Telling people about your autism

By talking about your autism and advocating for yourself, you make an important step towards feeling comfortable with others. Registering with the Disability Support Service is a formal way of letting the University know you may need accommodations or supports, but this does not mean everyone you meet will know you have a diagnosis of autism (or even understand what that means). It is up to you who you tell or don’t tell – it is your choice.

This activity introduces the advantages of being open about your autism, and give some practical tips.


In the past, your parents or teachers or other people who helped you might have done most of the talking – they knew all about you and could help explain to other people how an autistic spectrum condition affected you socially and educationally.

What do other people want to/need to know?

Different people need to know different things about your autism at different times – just telling them you have the condition doesn’t give them enough information.

Your friends don’t need to know about the definition of autism, but you will make more sense to them if they know why you are anxious around social events, react in certain ways, experience sensory stuff differently or have certain things you need to do in order to feel comfortable, and it means you don’t have to pretend to be someone else around them.

How could this affect me?

At university, while you can ask for support from the disability office and other people, it’s your responsibility to tell people about your diagnosis AND to explain to them what that means for you.

Even if somebody knows about autism and Asperger Syndrome, it doesn’t mean they know how it will affect you or that they are aware that there are positives as well as negatives to the condition.

90% of parents in our Autism&Uni survey said they had to advocate for their children so they could receive the support they need at school. Students in the surveys said they find it difficult to explain difficulties related to their autism, which might partly be because before college other people were on hand to do it for them.

“I’m always afraid of being turned away or not being able to explain myself well, or being misunderstood and having that change the way I’m treated.” (Autism&Uni survey response)

So it’s really important to think about not just who you tell or how, but what you tell people who can help you and how comfortable you feel with explaining your needs.

What to do next?

Talk about your autism with people you can trust. Don't feel you need to tell everyone.

Practical tips

Being open about your autism means that the stigma some people feel around autism is more likely to go away. Start with people you can trust and specific issues you think they might notice anyway.

A student told us about her experience of telling her friends:

“Because they are aware I feel slightly more like I can be myself instead of trying to fit in although I also think it helps them accept slight differences.

For social stuff it helps as they are aware they can’t just text me and see if I’m free then but should give me several days’ notice – which is nothing personal towards them, it’s just I can’t just be social instantly.

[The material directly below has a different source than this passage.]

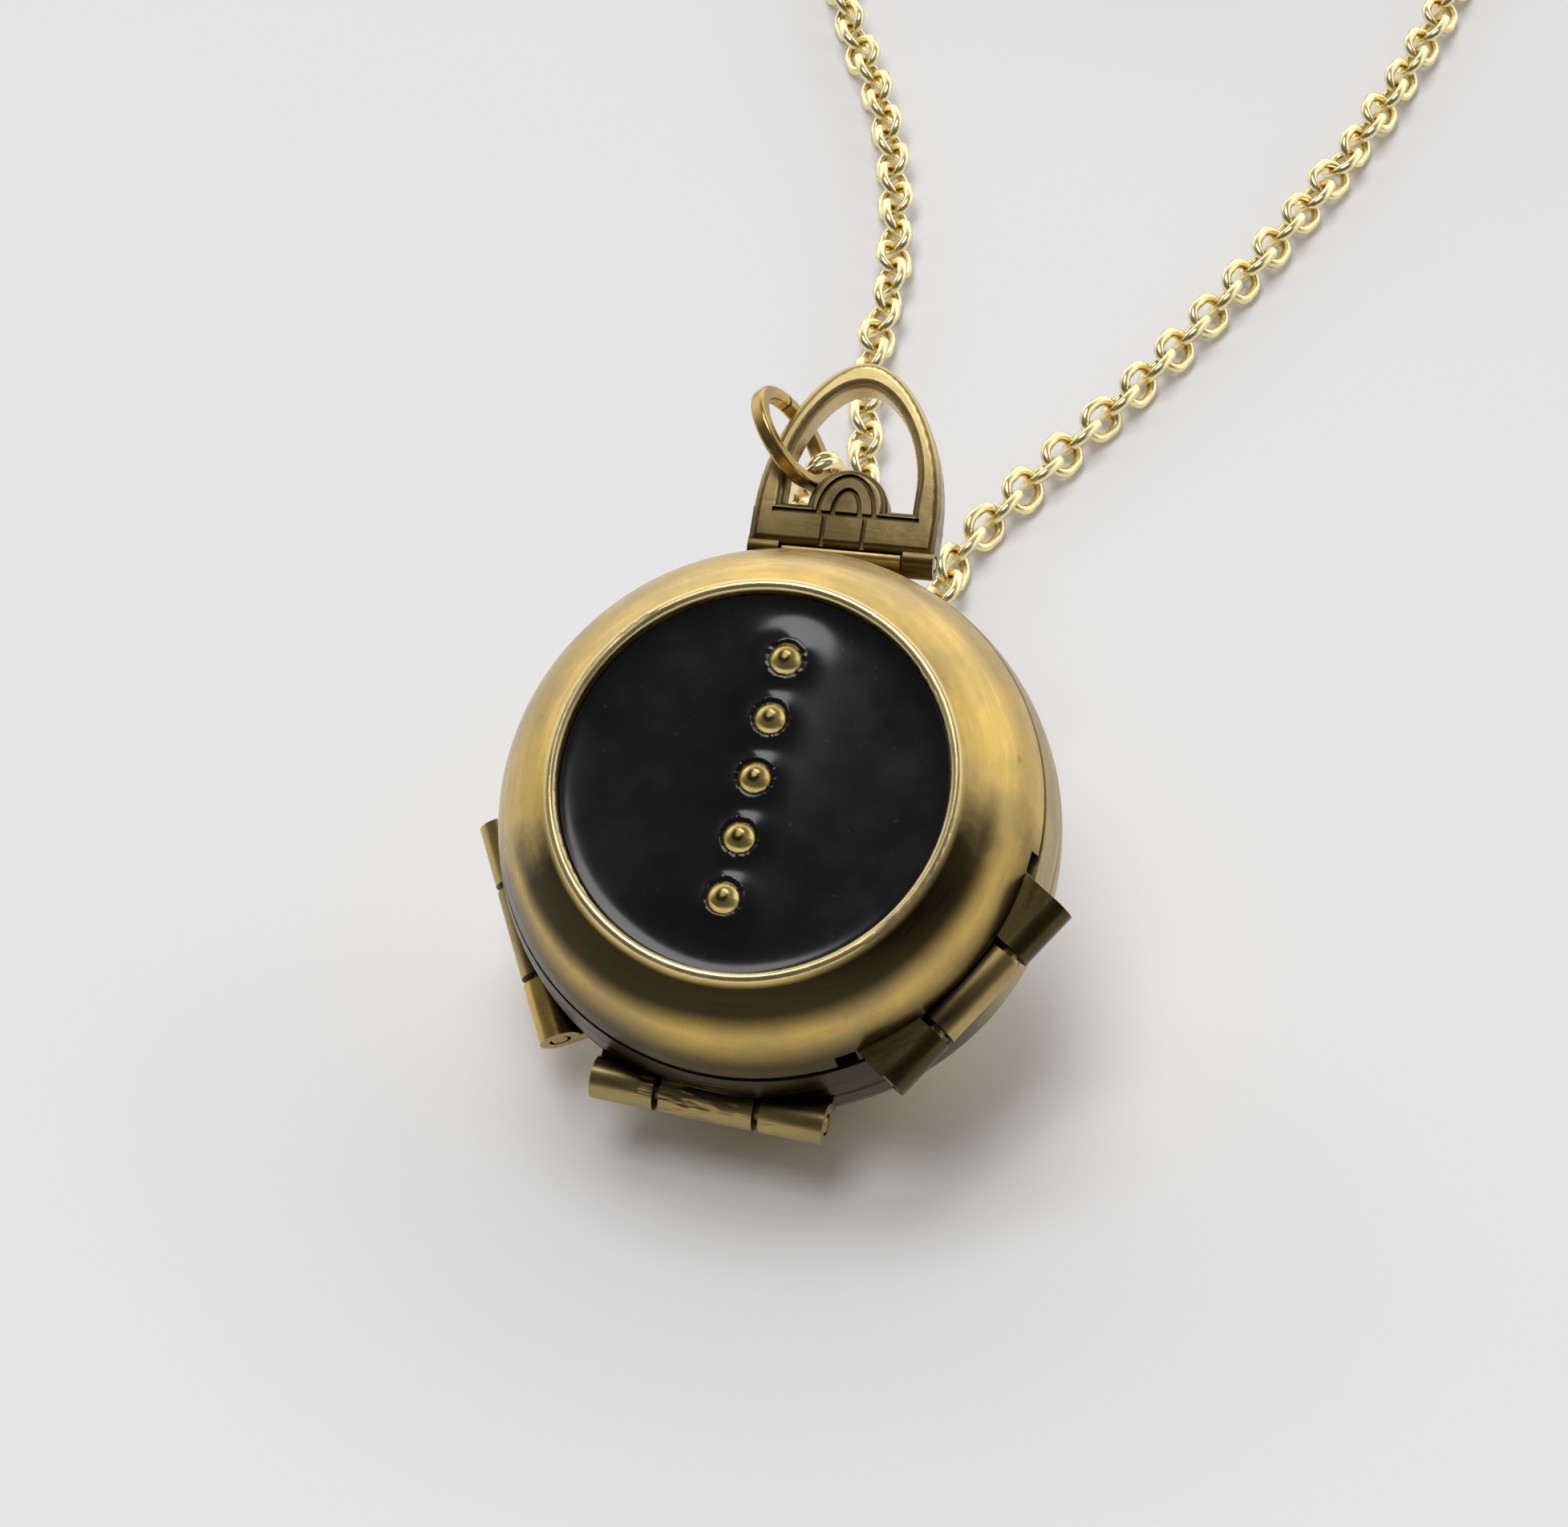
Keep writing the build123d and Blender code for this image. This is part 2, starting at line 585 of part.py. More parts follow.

It also helps that if we meet up to do something they know I can’t cope with loud noises, crowds, lights etc. and will ‘switch off’ in these occasions. “

If academic staff know how autism affects your learning and what might make you less anxious, especially if you tell them in plenty of time, they’re more likely to be able to help you. You need to be specific, and your disability advisor can help you come up with strategies you can share.

Several students told us that if friends know the individual things they are anxious about, like finding new places or understanding assignment questions, they can get a lot of support from them.

Questions to think about

  • Who should I tell about my autism?


  • Am I comfortable talking about my autism?


  • Do I know my own strengths and challenges?


  • Do I know the type of support or adjustments that will help me?


  • Am I comfortable asking for help when I need it?